Hoe moet je dan tot 75% van je laatste nettoloon komen? Verdien je jaarlijks tussen 37.500 en 50.000 euro bruto, dan moet je 3% van je jaarlijkse brutoloon opzijleggen. Dat is niet zo veel, vermits er ook geen enorme kloof moet worden gedicht. De gelukkige met een jaarloon van 75.000 euro moet een veel grotere inspanning leveren. Om van 48% naar 75% te raken, moet je dan elk jaar 9% van je brutoloon opzijleggen. Het moeilijkste is dat je dit vanaf het begin van je loopbaan moet doen!

Let op: deze cijfers zijn gebaseerd op de ver-onderstelling dat de gespaarde reserve een reëel rendement haalt van 2% per jaar. Reëel betekent: na aftrek van de inflatie. Het geld moet dus worden belegd, niet enkel gespaard op een spaarboekje bijvoorbeeld. Is dat realistisch? Jazeker. De voorbije 30 jaar haalden pensioenfondsen een werkelijk gemiddeld jaarrendement van 4,4%, dus na aftrek van gemiddeld 2% inflatie. Dat is meer dan het dubbele van de voorzichtige hypothese hierboven. Het betekent dat, als je zoals eerder aangehaald, 3% of 9% reserve opbouwt, je dan tot meer dan 75% van je laatste loon kan komen.
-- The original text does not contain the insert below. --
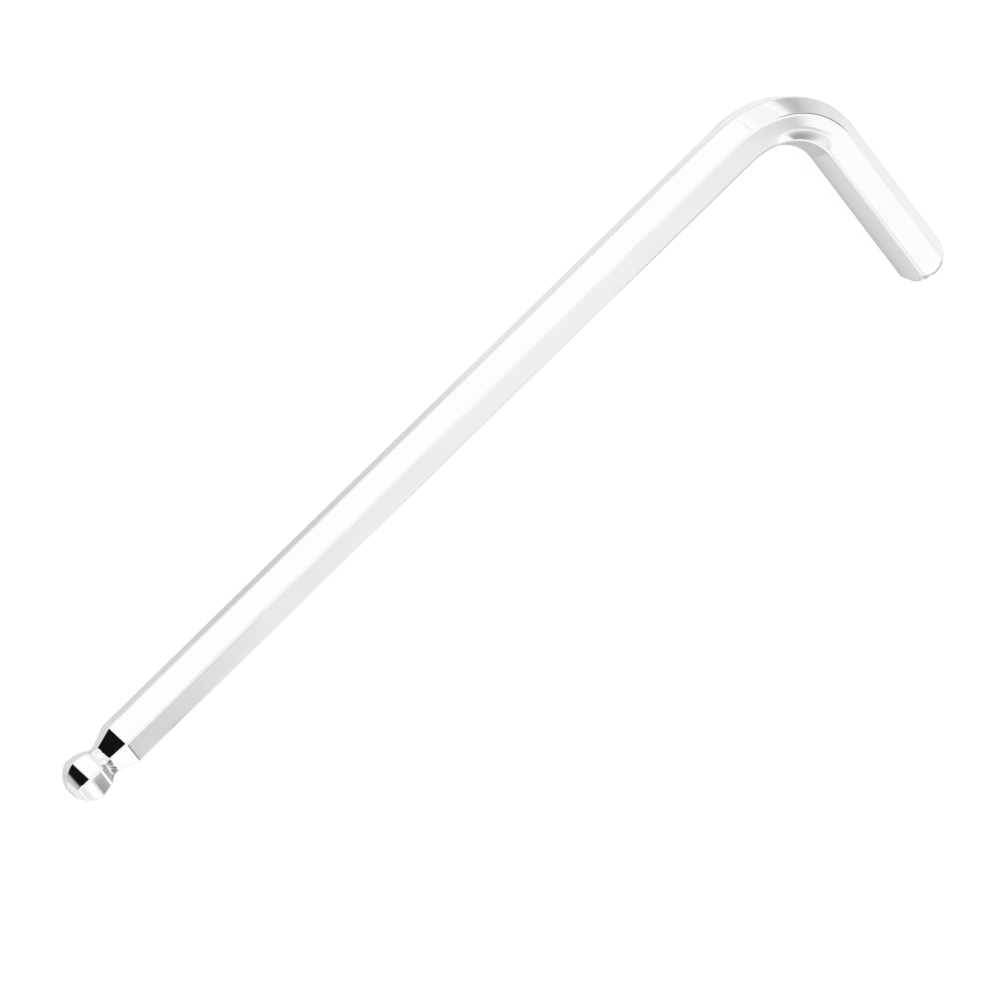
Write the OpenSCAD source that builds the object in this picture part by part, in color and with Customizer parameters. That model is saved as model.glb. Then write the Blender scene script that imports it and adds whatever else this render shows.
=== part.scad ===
// Ball-end hex key, made of one hexagonal bar that is bent once.
// It lies on a flat of the bar: long arm along X with the ball towards +X,
// short arm along +Y. The origin is the middle of its base.

/* [Bar] */
// Size of the hexagon across its flats
across_flats = 6; // [5:0.5:8]
// How much the drawn bar's corners stay short of a sharp hexagon
corner_trim = 0.064; // [0.02:0.002:0.2]

/* [Arms] */
// Long arm, from the outer corner of the bend to the nose of the ball
long_len = 130; // [90:0.5:200]
// Short arm, from the outer corner of the bend to its end
short_len = 39; // [28:0.5:60]
// Radius of the bend at the middle of the bar
bend_r = 10.2; // [6:0.2:16]

/* [Short end] */
// How far the turned chamfer goes in from the bar's corners
end_chamfer = 0.6; // [0.4:0.05:1.2]
// Angle between the chamfer and the arm's axis
end_chamfer_angle = 25; // [15:1:45]

/* [Ball] */
// From the nose to the place where the faces start to fall to the neck
ball_back = 3.35; // [3:0.05:5]
// Length of the full-width band between the neck side and the nose side
band_len = 0.9; // [0.2:0.1:1.5]
// Radius of the ball's faces on the neck side
ball_face_r = 2.9; // [2.5:0.1:4.5]
// Radius of the ball's faces on the nose side
nose_face_r = 3.3; // [3:0.1:6]
// Width across the small flat on the nose
nose_flat = 1.6; // [0.6:0.1:3]

/* [Neck] */
// Depth of the neck below the bar's flats
neck_depth = 0.88; // [0.4:0.02:1.3]
// Radius of the rounded bottom of the neck
neck_r = 1.1; // [0.5:0.1:3]
// Slope of the shoulder that leads from the bar down to the neck
shoulder_angle = 18.5; // [12:0.5:45]

/* [Hidden] */
$fn = 96;

// Bar
flat_r = across_flats / 2;
corner_r = across_flats / sqrt(3) - corner_trim;
// Blanks stand this far past the bar before they are cut to it
spare = 1;
// Neighbouring curves cross by this much, so that they meet in a clean edge
lap = 0.004;

// Places of the two straight arms, with the centre of the bend as zero
bend_x = corner_r + bend_r - long_len / 2;
bend_y = corner_r + bend_r - short_len / 2;
nose_x = long_len - corner_r - bend_r;
end_y = short_len - corner_r - bend_r;

// Short end
end_face_r = corner_r - end_chamfer;
chamfer_len = end_chamfer / tan(end_chamfer_angle);

// Ball, seen from the side: distances back from the nose, heights from the axis
crease_back = ball_back - band_len;
ball_mid = [ball_back, flat_r - ball_face_r + lap];
nose_mid = arc_middle([crease_back, flat_r + lap], [0, nose_flat / 2], nose_face_r);

// Neck: an arc that runs into the ball's face on one side, the shoulder on the other
neck_h = flat_r - neck_depth + neck_r;
middles_apart = ball_face_r + neck_r - lap;
neck_mid = [ball_back + sqrt(pow(middles_apart, 2) - pow(neck_h - ball_mid.y, 2)), neck_h];
shoulder_foot = neck_mid + (neck_r - lap) * [sin(shoulder_angle), -cos(shoulder_angle)];
shoulder_rise = flat_r + spare - shoulder_foot.y;
shoulder_top = shoulder_foot + [shoulder_rise / tan(shoulder_angle), shoulder_rise];

// Middle of the arc of radius r from point a to point b, on the arc's hollow side
function arc_middle(a, b, r) =
    let (d = b - a, half = norm(d) / 2, across = [-d.y, d.x] / norm(d))
    (a + b) / 2 + across * sqrt(r * r - half * half);

// Strip between two opposite flats of the bar
module flats(turn) {
    rotate(turn) square([2 * (corner_r + spare), across_flats], center = true);
}

// Hexagon with trimmed corners, two of its flats parallel to the L
module bar_section() {
    intersection() {
        circle(r = corner_r);
        flats(0);
        flats(60);
        flats(120);
    }
}

// What the neck takes from one side of the bar, above the axis
module neck_cut() {
    difference() {
        union() {
            translate(neck_mid) circle(r = neck_r);
            polygon([
                shoulder_top,
                shoulder_foot,
                neck_mid,
                ball_mid,
                [ball_back, flat_r + spare]
            ]);
        }
        translate(ball_mid) circle(r = ball_face_r);
    }
}

// What the nose takes from one side of the bar, above the axis
module nose_cut() {
    difference() {
        translate([-2 * spare, 0]) square([crease_back + 2 * spare, flat_r + spare]);
        translate(nose_mid) circle(r = nose_face_r);
    }
}

// Side view of the long arm, with the nose at zero and the bend towards +X
module arm_outline() {
    difference() {
        translate([-spare, -flat_r]) square([nose_x + 2 * spare, across_flats]);
        for (side = [0, 1]) mirror([0, side]) {
            neck_cut();
            nose_cut();
        }
    }
}

// Slab that carries the arm's outline on two opposite flats
module arm_slab(turn) {
    rotate([90 + turn, 0, 0])
        linear_extrude(height = 2 * (corner_r + spare), center = true) arm_outline();
}

// Long arm: what three slabs at 60 degrees have in common, its corners trimmed
module long_arm() {
    translate([nose_x, 0, 0])
        mirror([1, 0, 0])
            intersection() {
                rotate([0, 90, 0]) cylinder(r = corner_r, h = nose_x);
                arm_slab(0);
                arm_slab(60);
                arm_slab(120);
            }
}

// Quarter turn of the bar about the centre of the bend
module bend() {
    rotate_extrude(angle = 90, start = 180)
        translate([bend_r, 0]) bar_section();
}

// Short arm, its end turned to a chamfer
module short_arm() {
    rotate([-90, 0, 0])
        intersection() {
            linear_extrude(height = end_y) bar_section();
            rotate_extrude()
                polygon([
                    [0, 0],
                    [corner_r, 0],
                    [corner_r, end_y - chamfer_len],
                    [end_face_r, end_y],
                    [0, end_y]
                ]);
        }
}

// Whole key, lying on its lower flat
module hex_key() {
    color("gainsboro")
        translate([bend_x, bend_y, flat_r])
            union() {
                translate([0, -bend_r, 0]) long_arm();
                bend();
                translate([-bend_r, 0, 0]) short_arm();
            }
}

hex_key();
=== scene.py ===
"""Looks of a ball-end hex key: its smooth chromed bar, and a pale stage with boards round it."""

import math
from typing import NamedTuple

import bmesh
import bpy
from bpy.props import FloatProperty, FloatVectorProperty, PointerProperty
from bpy.types import Operator, Panel, PropertyGroup
from mathutils import Matrix, Vector


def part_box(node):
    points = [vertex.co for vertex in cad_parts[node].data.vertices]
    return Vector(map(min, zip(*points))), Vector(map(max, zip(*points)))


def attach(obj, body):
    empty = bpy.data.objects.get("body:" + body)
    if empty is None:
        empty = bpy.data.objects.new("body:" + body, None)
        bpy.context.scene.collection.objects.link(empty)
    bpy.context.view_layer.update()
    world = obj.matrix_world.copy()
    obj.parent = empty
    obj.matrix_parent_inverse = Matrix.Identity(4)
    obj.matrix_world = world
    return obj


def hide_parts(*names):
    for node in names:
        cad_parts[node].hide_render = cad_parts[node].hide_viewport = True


bl_info = {
    "name": "Ball-end hex key",
    "version": (1, 0, 0),
    "blender": (4, 5, 0),
    "location": "3D View > Sidebar > Hex Key",
    "description": "Models a chromed hex key with a ball end and sets up its stage",
    "category": "Object",
}

MM = 0.001
NODE = "hex_key"
SPACE = "bar_space"
EDGE = "edge_mask"
TURNED = "turned_mask"
# Narrow strips beside an edge keep the faces next to it flat in their shading
STRIP = 0.03 * MM

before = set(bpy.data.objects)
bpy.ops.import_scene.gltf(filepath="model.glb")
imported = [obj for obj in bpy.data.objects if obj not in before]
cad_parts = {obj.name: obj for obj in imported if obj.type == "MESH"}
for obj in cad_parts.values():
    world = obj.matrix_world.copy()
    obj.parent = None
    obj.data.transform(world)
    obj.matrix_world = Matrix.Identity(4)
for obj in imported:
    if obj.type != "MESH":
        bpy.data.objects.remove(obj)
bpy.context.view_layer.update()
LOW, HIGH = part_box(NODE)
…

Jammer dat pensioenfondsen slechts ongeveer 50 miljard vertegenwoordigen in België, tegenover 1.800 miljard in Nederland. Wij Belgen compenseren dat dankzij een privé-vermogen van gemiddeld 370.000 euro per gezin, tegenover amper 201.000 euro in Nederland. Doordat we vaker eigenaar zijn van een woning dan in de buurlanden, zijn we rijker qua kapitaal dan qua pensioeninkomen.